In celebration of the STIC's 10th anniversary, three successful innovations from the past 10 years were highlighted during the meeting for their far-reaching benefits, especially in the areas of safety and extending pavement life.
Jeff Bucher, P.E., chief of PennDOT's Highway Design and Technology Section, reviewed the progress being made with the installation of roundabouts. Since their first use in Pennsylvania in 2005, roundabouts are now at 77 locations on state routes and 19 on local routes, and 38 more are under design.

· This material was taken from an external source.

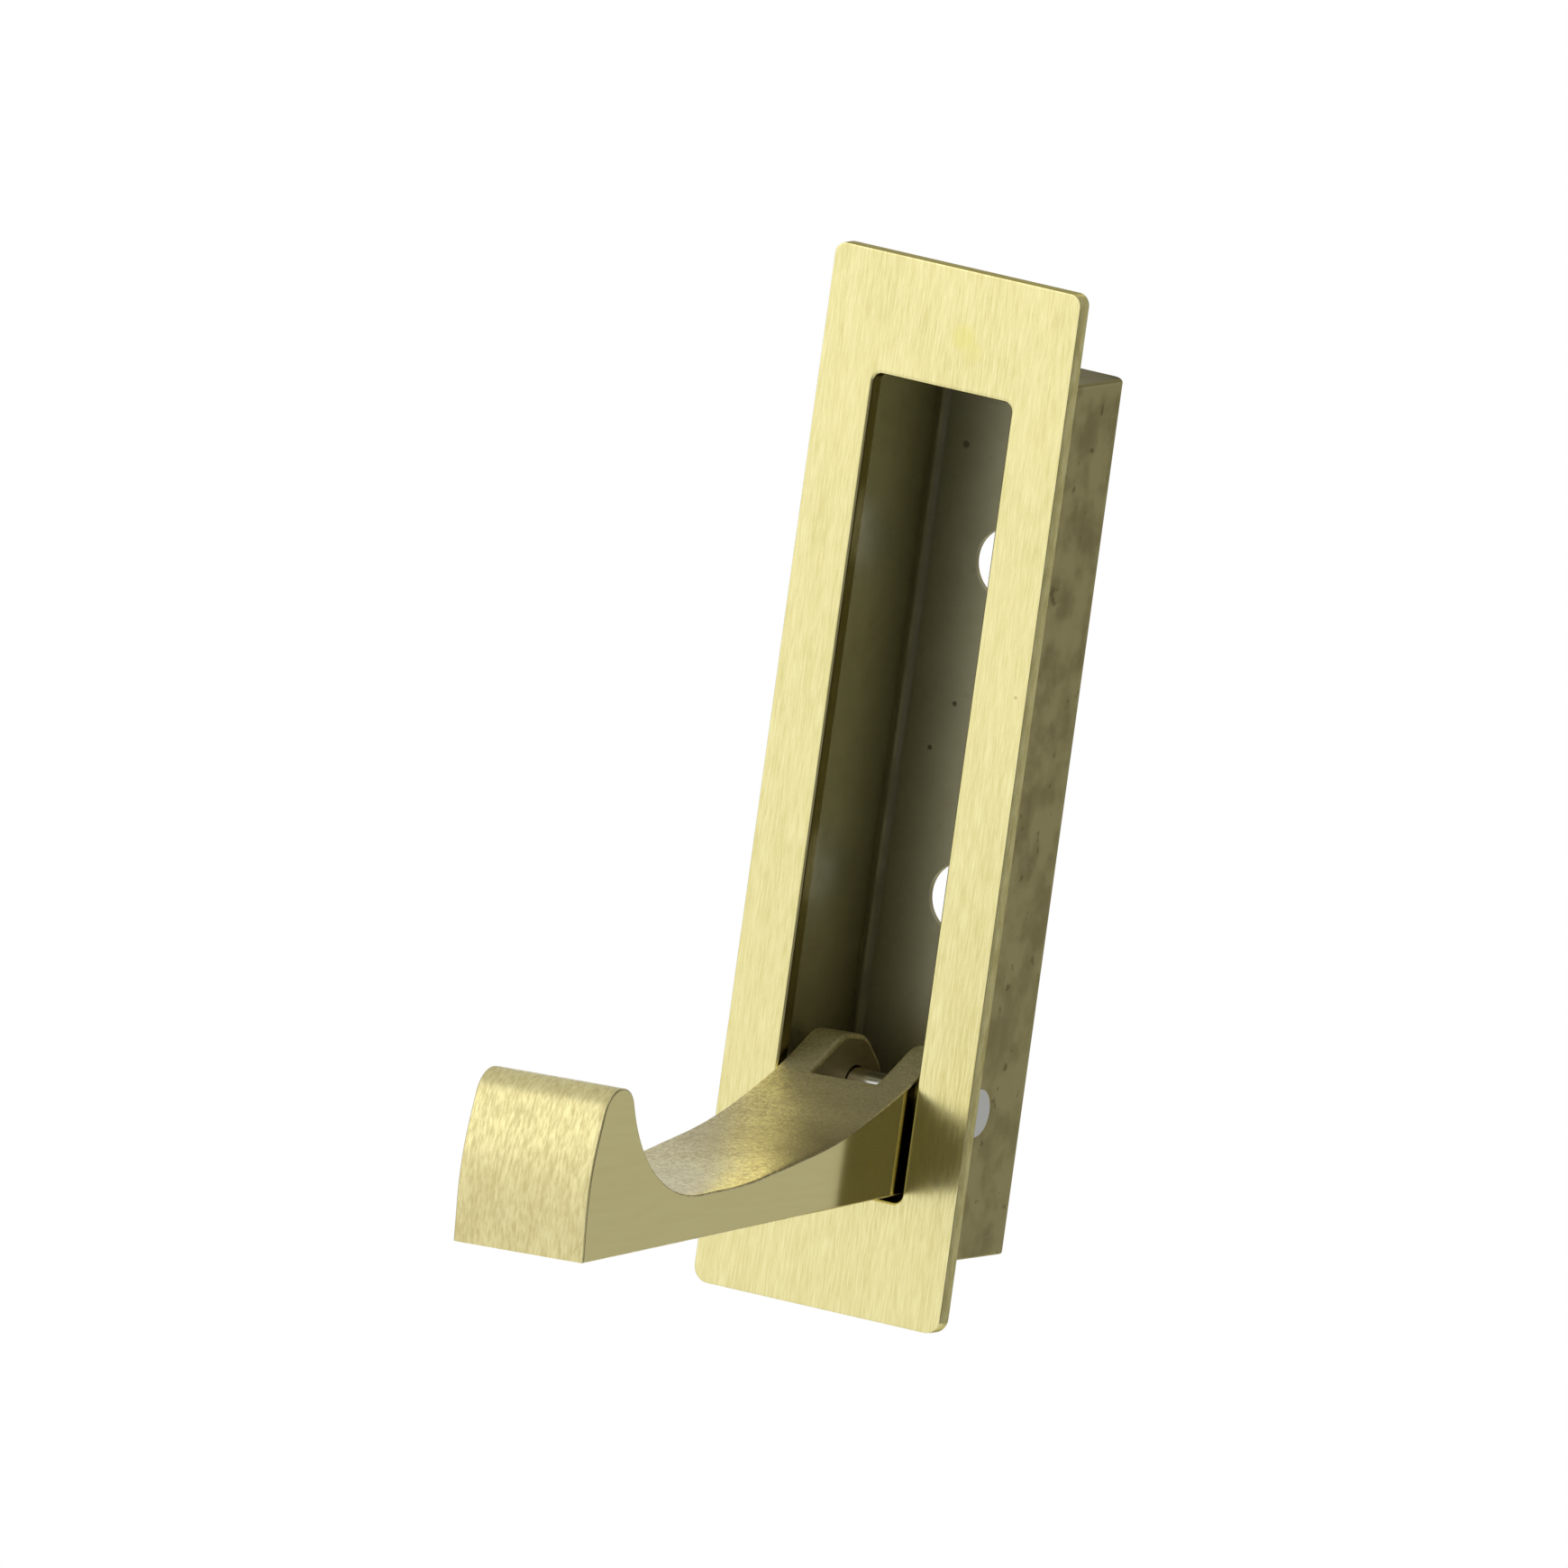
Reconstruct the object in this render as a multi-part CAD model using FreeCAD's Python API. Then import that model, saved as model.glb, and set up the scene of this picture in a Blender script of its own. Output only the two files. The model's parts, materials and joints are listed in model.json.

The benefits, he said, are reduced speeds and reduced conflict points for traffic negotiating what had been cross intersections. Data shows a 76 percent reduction in serious injuries, a 62 percent reduction in all injures and a 9 percent crash reduction.
Bucher also highlighted the Diverging Diamond Interchanges (DDI) innovation. Use of this interchange design is recommended for interchanges with large left turn movements and provides for fewer conflict points – 14 versus 26. Three DDIs have been built in Pennsylvania – one in Washington County, a second in York County and the third in Lancaster County. One DDI is currently in construction in Westmoreland County, with five others under design – one in Lehigh County, two in Berks County, one in Chester County and one in Allegheny County.
Halley Cole, P.E., chief of the Pavement Testing and Asset Management Section in PennDOT's Bureau of Operations, reviewed the Hot Pour Mastics innovation. Introduced in 2018, it involves combining a mastic melter, polymer modified asphalt binder and specially selected aggregate to provide a much better paving material. The product, heated on the worksite, is used to fill cracks over 1-inch long; for repairing distressed pavements, longitudinal and shoulder joints; for smoothing pavements around raised manholes drains and culverts; for improving rough driving surfaces; for leveling bridge approaches; and for repairing bridge decks.
Since its introduction, Hot Pour Mastics' use has grown from 374,265 pounds in 2019 to more than 780,000 pounds this year.